Fallout 4 doesn't feel post-apocalyptic to me at all, it feels like it can't make up its mind what it's supposed to be. If, as we were told, the game was about 'recovery', then it shouldn't feel post-apocalyptic at all (in the commonly-used sense of that term): it should feel like the world has a new order, a new civilization. It should, in truth, be more like Skyrim than Fallout 3 (leaving aside magic, of course). The trouble is, the game wants to be a post-apocalyptic game in the commonly used sense, and so it creates an incoherent world that feels neither one thing nor the other.
- It's not helped by the fact that the city of Boston looks like it had a bit of a bad time a few days ago. Not a nuclear war, not a nuclear near-miss. More like a bad case of urban rioting or maybe a very limited, conventional battle. Two hundred years have passed? More like two months.

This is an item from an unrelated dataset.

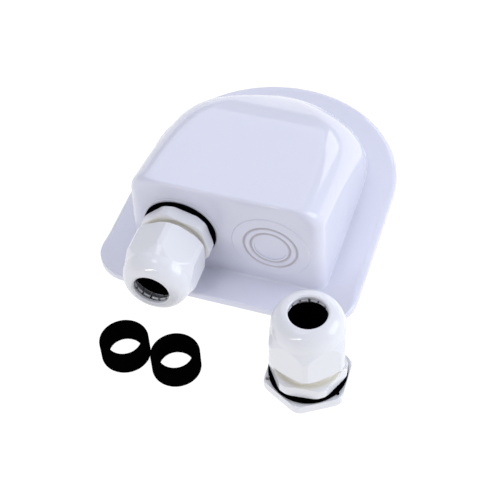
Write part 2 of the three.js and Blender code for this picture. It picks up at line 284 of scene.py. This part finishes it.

- We are told that prior to the Great War, the world had been plunged into resource wars. Resources were becoming so scarce that countries were fighting over them. There is no sign of scarce resources in Fallout 4. Everywhere I go there's stuff and if I take it there's more stuff when I go back. I can build settlements on a whim. Raiders have turrets in abundance. They can floodlight their camps with abandon. If energy and resources are that abundant, why is everyone living in filth and sleeping on the floor?
- Settlers for some reason have none of these resources; they have to live in shacks made of old planks. How does the economy work?
- Given that raiders clearly have far more resources than settlers, why haven't the raiders taken over the farms? Why aren't the settlers slaves or serfs? Why, indeed, are raiders still raiders? New Vegas did a much better job with this: there are still a few raider and bandit bands about, as one might expect, but the successful raiders and bandits have become organised and call themselves the NCR and Legion. That is what I would expect in a recovering world, which is what we're told the Commonwealth is supposed to be. Just look at history: as people recover from civilisational collapse they become more organised (with bandit chiefs and warlords often ending up as kings and emperors); they don't remain as separate little bands - that's what happens when resources are very scarce and there's insufficient surplus to support a large, organised society. That's the world of Fallout 3, which was a blasted, desolate wasteland. Fallout 4 was explicitly supposed to not be like Fallout 3, to be about recovery not survival.
The reality is that Fallout 4 wants to have it both ways. It wants to be about 'recovery', presumably because people complained that Fallout 3 'ought' to have shown a recovering world even though the game was explicitly set in a region that was unable to recover, yet it still wants to operate according to the Fallout 3/post-apocalyptic playbook of societal chaos.
Bethesda were faced with a choice in making this game: they could try to advance the Fallout story, which would necessarily mean leaving 'post apocalyptia' (to borrow a Three-Dog term) behind, or to create another 'post-apocalyptic playground' (as I saw the game described in an advert). They tried to do both, resulting in a bit of a mess.
This is a problem for the future of the franchise. If the story continues to move forwards, either it becomes a sci-fi Elder Scrolls or Bethesda has to come up with a VERY good reason why humanity has been unable to recover and remains a fractured mess of raider bands and tribes.